## [SHORT PROBLEM]
Write out exactly the lines that run from the line containing "Write the Blender" through the line containing "what it sits in"; both end lines belong to the answer.

## [INPUT RECORDS]
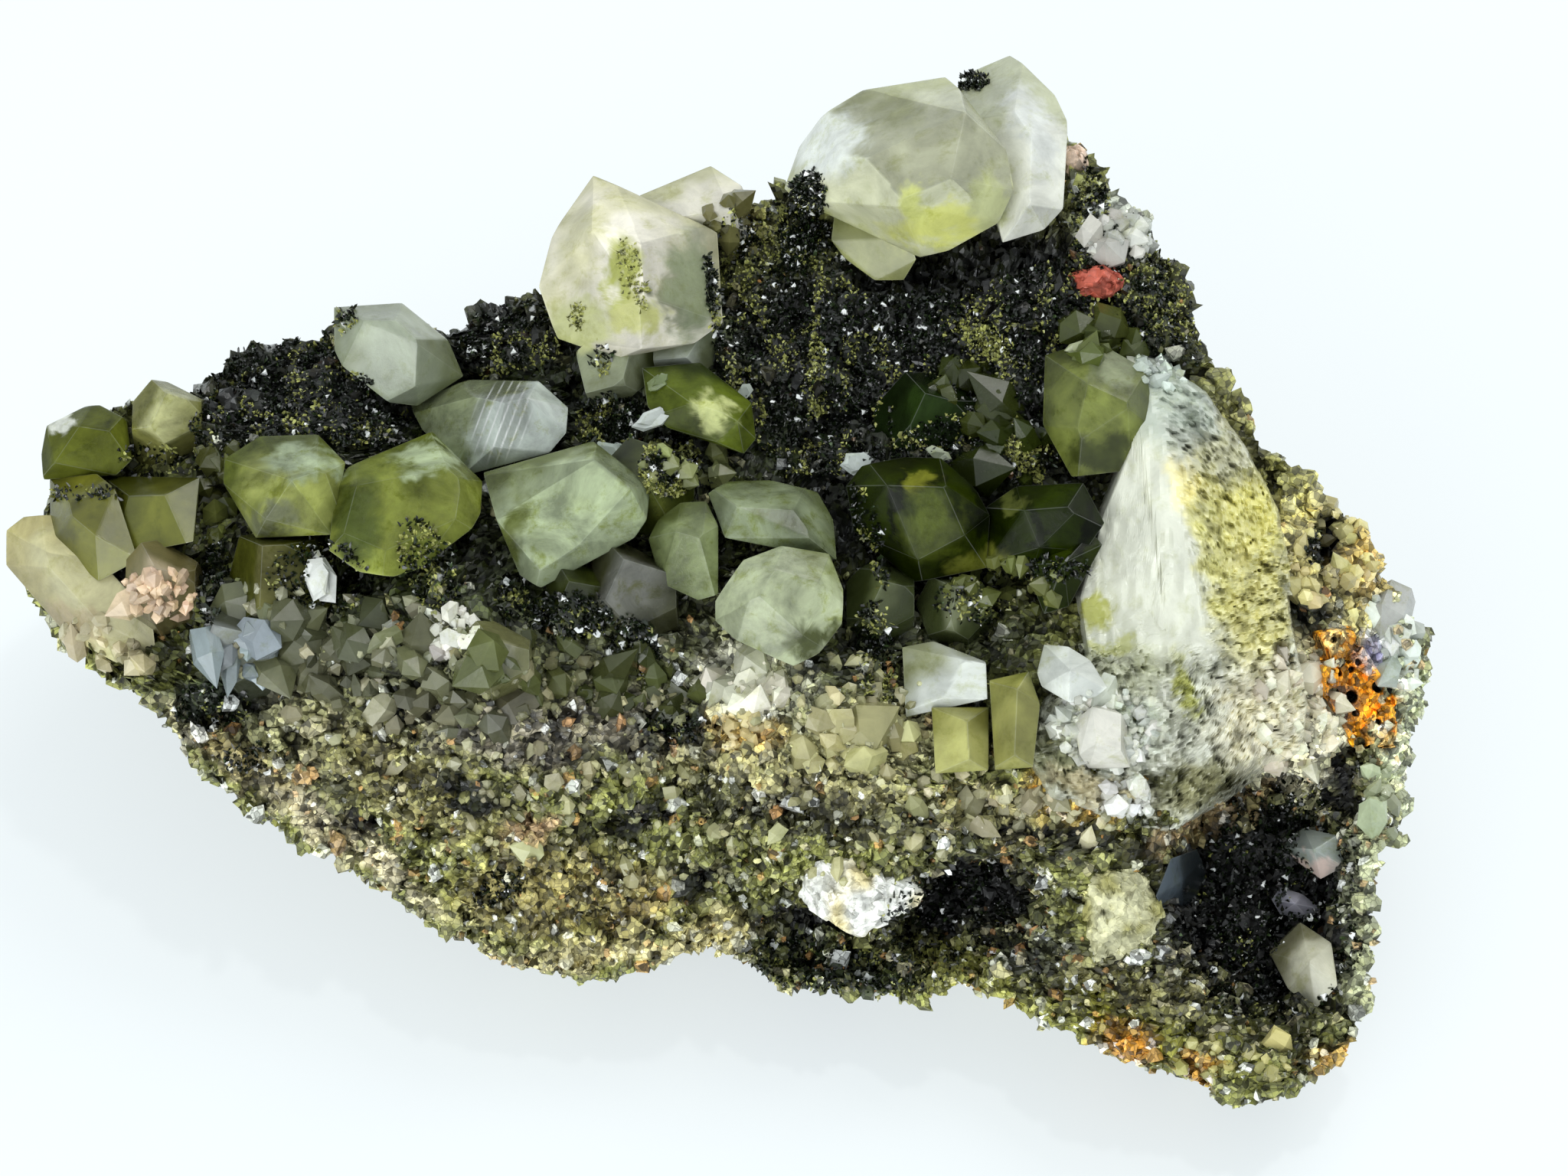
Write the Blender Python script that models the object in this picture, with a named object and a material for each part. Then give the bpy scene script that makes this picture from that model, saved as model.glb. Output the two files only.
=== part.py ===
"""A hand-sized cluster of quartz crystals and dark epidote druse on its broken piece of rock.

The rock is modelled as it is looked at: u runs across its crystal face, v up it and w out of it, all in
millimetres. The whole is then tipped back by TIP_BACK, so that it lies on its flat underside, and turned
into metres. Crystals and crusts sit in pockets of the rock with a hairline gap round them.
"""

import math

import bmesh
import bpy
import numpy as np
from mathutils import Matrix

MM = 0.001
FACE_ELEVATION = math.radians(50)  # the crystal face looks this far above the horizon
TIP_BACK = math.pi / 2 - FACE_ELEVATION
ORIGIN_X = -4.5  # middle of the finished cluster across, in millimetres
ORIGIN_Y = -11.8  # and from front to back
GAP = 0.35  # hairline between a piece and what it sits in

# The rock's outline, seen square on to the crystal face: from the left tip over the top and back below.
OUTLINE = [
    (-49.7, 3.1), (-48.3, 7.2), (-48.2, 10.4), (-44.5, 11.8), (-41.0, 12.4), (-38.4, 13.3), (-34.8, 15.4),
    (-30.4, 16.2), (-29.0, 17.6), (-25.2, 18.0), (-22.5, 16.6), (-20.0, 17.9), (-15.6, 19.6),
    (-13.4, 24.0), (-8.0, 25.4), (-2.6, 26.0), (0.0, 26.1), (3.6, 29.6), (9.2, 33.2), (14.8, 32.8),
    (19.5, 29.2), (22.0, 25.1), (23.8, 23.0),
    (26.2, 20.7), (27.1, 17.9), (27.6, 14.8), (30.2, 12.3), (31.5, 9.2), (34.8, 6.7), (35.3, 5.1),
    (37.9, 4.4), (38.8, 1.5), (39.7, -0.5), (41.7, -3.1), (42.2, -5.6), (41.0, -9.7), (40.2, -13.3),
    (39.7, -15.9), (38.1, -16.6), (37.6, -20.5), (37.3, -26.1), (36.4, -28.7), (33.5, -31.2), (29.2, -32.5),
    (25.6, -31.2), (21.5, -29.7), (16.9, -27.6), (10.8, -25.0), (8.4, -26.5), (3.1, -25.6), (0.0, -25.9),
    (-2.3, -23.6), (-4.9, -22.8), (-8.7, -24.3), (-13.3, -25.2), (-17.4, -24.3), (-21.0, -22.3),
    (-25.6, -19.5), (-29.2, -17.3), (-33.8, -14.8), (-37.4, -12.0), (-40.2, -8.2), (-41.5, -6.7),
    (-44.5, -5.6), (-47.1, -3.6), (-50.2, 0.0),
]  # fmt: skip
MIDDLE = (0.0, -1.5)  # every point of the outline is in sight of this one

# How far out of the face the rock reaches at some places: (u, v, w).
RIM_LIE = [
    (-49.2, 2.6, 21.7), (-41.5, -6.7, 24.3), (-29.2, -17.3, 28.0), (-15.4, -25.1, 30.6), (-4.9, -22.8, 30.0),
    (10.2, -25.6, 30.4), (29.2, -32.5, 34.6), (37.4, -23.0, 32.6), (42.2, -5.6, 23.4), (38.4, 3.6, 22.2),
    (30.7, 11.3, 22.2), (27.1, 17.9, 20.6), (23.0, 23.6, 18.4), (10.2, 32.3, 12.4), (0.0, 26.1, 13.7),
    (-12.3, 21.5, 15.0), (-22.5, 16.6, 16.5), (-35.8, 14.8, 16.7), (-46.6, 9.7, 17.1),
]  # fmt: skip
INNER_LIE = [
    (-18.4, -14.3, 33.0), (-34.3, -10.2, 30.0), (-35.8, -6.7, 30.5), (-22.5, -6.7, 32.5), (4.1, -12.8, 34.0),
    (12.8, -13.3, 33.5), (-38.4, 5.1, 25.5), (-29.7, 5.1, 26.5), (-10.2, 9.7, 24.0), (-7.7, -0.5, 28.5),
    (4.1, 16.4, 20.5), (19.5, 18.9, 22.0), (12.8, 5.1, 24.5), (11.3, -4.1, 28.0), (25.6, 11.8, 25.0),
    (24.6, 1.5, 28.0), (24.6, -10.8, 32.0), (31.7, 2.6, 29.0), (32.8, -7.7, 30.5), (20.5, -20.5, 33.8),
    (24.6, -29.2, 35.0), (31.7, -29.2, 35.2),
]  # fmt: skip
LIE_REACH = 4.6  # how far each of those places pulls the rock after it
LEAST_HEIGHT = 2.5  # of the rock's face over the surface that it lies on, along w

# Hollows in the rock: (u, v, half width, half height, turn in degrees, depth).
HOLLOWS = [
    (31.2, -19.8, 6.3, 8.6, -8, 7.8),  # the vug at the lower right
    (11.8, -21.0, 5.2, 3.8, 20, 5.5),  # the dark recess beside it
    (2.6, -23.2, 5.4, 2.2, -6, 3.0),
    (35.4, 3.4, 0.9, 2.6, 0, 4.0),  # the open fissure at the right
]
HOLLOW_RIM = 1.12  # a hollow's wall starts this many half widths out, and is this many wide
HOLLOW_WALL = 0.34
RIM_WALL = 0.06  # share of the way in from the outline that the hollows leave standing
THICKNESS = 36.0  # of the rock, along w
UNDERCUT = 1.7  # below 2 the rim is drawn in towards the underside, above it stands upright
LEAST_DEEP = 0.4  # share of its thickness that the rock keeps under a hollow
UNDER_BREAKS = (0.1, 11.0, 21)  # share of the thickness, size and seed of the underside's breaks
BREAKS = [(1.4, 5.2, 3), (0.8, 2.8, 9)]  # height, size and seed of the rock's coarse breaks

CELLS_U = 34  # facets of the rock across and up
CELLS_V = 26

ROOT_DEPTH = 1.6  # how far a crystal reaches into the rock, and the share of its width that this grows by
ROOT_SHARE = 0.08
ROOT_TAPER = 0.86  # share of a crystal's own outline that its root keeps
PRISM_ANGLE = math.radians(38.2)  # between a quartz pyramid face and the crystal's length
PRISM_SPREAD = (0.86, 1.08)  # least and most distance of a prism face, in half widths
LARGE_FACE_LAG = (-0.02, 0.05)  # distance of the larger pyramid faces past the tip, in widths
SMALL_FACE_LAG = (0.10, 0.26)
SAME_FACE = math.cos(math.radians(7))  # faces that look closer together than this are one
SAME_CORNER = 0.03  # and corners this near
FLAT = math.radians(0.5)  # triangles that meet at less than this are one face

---

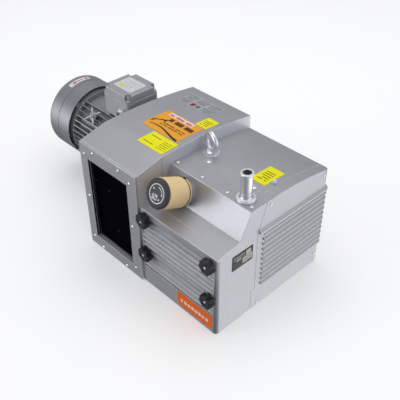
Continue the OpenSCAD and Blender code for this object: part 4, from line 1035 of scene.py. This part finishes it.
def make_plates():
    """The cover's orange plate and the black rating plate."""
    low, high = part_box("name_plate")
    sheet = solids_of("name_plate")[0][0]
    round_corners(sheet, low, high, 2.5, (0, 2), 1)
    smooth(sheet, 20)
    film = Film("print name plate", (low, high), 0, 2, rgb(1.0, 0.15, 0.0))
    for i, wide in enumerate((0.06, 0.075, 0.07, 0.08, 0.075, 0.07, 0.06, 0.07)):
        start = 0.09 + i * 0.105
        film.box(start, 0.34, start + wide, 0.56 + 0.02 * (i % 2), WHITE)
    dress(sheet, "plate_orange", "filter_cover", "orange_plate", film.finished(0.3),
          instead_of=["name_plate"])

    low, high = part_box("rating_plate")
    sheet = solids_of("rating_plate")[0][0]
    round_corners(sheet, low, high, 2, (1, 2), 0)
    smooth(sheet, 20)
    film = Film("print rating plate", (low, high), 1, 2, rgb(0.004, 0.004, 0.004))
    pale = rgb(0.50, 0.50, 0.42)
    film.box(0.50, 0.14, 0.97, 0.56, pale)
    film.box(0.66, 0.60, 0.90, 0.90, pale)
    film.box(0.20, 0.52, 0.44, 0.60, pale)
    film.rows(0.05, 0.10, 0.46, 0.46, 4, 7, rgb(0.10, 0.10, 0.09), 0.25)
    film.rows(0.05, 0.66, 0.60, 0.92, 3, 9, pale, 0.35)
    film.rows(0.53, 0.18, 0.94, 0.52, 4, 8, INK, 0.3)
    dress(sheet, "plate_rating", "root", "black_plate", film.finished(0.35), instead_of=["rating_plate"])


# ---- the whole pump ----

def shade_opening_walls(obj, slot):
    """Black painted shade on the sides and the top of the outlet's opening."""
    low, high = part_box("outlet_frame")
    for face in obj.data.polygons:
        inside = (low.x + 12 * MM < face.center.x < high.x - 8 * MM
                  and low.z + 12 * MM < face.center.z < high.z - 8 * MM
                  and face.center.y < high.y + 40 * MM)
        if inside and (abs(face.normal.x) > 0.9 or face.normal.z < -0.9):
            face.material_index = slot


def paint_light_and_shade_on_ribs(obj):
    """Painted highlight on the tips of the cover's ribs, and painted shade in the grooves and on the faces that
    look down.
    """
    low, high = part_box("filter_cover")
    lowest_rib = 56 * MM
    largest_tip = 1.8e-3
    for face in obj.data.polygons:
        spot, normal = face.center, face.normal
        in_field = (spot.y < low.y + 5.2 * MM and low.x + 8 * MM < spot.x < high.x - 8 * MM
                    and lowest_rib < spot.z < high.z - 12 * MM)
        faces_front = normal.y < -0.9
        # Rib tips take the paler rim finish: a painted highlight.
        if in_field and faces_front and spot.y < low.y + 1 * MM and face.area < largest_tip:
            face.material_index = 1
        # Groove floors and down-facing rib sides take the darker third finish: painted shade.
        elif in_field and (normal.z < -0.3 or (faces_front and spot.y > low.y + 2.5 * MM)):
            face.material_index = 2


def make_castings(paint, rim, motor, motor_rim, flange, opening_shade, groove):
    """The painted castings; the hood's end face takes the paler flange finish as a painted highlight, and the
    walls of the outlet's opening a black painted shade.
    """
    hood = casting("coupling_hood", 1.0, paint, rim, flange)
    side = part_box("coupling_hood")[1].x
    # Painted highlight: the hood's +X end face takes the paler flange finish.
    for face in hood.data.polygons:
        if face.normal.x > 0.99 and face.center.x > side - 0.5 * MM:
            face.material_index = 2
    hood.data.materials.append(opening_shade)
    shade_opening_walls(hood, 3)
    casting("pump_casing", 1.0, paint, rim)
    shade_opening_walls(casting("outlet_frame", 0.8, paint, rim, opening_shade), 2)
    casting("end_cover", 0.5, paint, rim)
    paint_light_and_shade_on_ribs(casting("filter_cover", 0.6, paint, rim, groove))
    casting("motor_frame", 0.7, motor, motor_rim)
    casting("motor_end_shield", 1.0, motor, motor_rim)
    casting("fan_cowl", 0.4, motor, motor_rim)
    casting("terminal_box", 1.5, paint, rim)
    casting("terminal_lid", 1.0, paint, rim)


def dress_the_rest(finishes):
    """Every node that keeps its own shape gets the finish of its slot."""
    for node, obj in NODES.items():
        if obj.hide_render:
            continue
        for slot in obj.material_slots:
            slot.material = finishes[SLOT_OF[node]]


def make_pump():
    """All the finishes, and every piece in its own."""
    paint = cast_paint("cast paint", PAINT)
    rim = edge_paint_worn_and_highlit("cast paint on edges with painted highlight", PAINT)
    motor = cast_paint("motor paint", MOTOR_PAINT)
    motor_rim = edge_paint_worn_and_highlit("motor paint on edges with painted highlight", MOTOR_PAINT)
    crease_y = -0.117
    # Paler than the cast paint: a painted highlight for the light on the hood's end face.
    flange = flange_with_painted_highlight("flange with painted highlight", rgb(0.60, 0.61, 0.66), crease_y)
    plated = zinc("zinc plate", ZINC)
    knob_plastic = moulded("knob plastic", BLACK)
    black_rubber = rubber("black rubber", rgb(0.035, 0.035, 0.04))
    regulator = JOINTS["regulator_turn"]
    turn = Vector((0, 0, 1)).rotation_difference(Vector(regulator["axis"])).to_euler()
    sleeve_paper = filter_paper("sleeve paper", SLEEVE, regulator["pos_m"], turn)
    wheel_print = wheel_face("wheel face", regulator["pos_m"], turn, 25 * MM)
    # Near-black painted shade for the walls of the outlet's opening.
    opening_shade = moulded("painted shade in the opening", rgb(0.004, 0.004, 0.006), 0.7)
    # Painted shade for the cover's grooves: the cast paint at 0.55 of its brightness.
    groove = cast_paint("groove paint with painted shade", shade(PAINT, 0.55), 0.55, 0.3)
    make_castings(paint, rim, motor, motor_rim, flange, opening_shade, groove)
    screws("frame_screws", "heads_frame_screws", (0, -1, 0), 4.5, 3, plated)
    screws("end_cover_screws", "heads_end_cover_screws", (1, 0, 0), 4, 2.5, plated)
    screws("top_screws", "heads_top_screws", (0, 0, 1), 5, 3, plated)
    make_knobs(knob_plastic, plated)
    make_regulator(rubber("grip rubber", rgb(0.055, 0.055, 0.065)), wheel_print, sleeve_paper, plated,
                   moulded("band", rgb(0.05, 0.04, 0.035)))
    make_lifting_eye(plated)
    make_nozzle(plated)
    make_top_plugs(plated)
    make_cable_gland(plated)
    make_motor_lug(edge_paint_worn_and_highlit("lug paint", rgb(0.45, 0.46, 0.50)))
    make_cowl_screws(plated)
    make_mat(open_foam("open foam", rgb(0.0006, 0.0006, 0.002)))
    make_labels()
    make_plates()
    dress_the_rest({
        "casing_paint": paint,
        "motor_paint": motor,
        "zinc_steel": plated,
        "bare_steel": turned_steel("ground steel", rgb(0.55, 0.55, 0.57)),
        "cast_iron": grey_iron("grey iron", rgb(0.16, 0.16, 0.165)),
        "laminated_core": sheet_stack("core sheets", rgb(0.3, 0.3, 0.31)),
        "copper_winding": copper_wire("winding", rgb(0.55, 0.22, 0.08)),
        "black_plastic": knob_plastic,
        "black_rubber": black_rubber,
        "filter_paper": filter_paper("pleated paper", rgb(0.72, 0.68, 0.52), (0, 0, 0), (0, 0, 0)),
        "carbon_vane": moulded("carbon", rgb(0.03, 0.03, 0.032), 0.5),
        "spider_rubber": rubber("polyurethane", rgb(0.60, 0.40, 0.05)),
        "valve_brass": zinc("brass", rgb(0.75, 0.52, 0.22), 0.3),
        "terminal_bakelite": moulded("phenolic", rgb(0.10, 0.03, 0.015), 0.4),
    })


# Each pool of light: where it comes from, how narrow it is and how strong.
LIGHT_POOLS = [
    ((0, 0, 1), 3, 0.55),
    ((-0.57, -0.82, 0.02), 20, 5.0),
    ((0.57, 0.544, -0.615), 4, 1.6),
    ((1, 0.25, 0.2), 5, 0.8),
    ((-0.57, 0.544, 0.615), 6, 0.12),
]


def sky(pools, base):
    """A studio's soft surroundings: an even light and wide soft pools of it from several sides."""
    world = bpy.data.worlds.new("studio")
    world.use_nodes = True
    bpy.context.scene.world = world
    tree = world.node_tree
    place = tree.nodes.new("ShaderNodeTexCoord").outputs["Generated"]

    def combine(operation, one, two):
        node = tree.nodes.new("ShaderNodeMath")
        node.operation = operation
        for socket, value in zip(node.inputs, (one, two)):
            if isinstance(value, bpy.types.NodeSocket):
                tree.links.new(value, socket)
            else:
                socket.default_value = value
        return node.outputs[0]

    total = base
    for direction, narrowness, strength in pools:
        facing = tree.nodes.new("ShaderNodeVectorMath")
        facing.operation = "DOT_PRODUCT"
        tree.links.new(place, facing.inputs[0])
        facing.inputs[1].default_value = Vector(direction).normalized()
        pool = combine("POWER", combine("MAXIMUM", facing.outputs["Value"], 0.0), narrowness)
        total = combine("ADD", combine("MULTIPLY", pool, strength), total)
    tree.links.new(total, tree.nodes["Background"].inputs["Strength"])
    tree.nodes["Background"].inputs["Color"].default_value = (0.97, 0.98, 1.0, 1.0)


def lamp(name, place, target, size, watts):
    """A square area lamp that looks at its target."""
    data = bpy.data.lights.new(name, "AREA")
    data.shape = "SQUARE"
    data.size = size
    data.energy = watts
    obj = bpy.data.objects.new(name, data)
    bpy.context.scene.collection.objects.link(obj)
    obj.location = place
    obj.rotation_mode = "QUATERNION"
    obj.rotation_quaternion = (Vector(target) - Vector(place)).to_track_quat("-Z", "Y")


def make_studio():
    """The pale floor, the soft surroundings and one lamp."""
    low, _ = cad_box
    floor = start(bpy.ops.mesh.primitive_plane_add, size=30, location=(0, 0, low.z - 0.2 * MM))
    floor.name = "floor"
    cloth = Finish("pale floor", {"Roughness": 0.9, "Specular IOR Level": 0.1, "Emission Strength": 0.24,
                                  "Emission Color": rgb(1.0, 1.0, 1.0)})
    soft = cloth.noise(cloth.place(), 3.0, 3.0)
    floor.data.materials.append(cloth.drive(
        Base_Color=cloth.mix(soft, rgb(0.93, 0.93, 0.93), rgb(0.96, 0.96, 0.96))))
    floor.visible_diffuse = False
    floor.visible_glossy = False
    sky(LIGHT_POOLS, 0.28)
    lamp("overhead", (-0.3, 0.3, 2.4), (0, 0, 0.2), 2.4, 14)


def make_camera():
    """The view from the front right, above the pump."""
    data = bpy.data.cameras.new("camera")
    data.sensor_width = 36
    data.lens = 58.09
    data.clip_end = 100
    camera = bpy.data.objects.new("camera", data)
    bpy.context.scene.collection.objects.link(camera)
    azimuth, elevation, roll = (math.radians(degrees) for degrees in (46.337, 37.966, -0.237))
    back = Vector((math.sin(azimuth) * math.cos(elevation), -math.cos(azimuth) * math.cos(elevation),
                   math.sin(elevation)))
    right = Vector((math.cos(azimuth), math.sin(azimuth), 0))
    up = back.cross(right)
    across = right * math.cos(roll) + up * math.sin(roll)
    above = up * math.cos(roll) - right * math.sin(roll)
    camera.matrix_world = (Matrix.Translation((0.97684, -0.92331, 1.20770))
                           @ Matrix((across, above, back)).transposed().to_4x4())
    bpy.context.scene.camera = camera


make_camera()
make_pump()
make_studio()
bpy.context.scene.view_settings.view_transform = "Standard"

## [IN RESPONSE]
Write the Blender Python script that models the object in this picture, with a named object and a material for each part. Then give the bpy scene script that makes this picture from that model, saved as model.glb. Output the two files only.
=== part.py ===
"""A hand-sized cluster of quartz crystals and dark epidote druse on its broken piece of rock.

The rock is modelled as it is looked at: u runs across its crystal face, v up it and w out of it, all in
millimetres. The whole is then tipped back by TIP_BACK, so that it lies on its flat underside, and turned
into metres. Crystals and crusts sit in pockets of the rock with a hairline gap round them.
"""

import math

import bmesh
import bpy
import numpy as np
from mathutils import Matrix

MM = 0.001
FACE_ELEVATION = math.radians(50)  # the crystal face looks this far above the horizon
TIP_BACK = math.pi / 2 - FACE_ELEVATION
ORIGIN_X = -4.5  # middle of the finished cluster across, in millimetres
ORIGIN_Y = -11.8  # and from front to back
GAP = 0.35  # hairline between a piece and what it sits in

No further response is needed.